In that case, the court held the state was required to produce evidence of “deception” because the state unnecessarily pleaded that the theft was by deception but provided no proof of deception; the evidence therefore was legally insufficient to support the conviction.
The indictment in Maria’s case, said the Appeals Court, alleged that with each check, that she unlawfully appropriated the check casher’s property with intent to deprive him, and without his effective consent, namely, by issuing and passing a check when she did not have sufficient funds in and on deposit with the bank for the payment in full of the checks.
This allegation, unlike the allegation of “deception” in the Geick case, was not a statutory element or definition of a theft offense that narrowed the manner and means under which Maria could have been convicted of theft.
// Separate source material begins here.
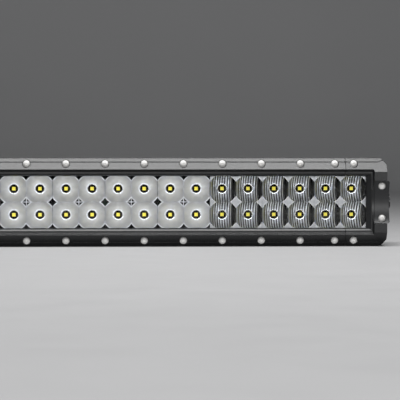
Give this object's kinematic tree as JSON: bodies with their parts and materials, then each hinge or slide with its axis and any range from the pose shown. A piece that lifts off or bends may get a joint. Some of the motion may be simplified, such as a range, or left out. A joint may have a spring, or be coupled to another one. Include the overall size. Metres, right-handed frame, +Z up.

Therefore, this allegation didn’t, for sufficiency purposes, exclude theft by deception as a manner and means in which the offense could have been committed.

Allegation Supported

The Appeals Court noted that even assuming the state was required to produce evidence to support the allegation of insufficient funds, the evidence supported the allegation.
Maria’s August 2006 bank statement showed she wrote three checks totaling $18,025 on Aug. 8, 2006, with her daily balance on that date being $7,116.31.
The bank statement also showed Maria wrote three checks totaling $15,525 on Aug. 9, 2006, with her daily balance on that date of $928.07. This was some evidence that Maria knew she had insufficient funds in her bank to cover these checks when she wrote them.
The aggregated amount of these checks exceeded $20,000 and was less than $100,000, which was the range alleged in the indictment. This evidence, and evidence the checks were returned as “uncollected” or for “insufficient” funds, supported the indictment allegation that Maria passed the checks when she “did not have sufficient funds in and on deposit with the bank for the payment in full of the checks.”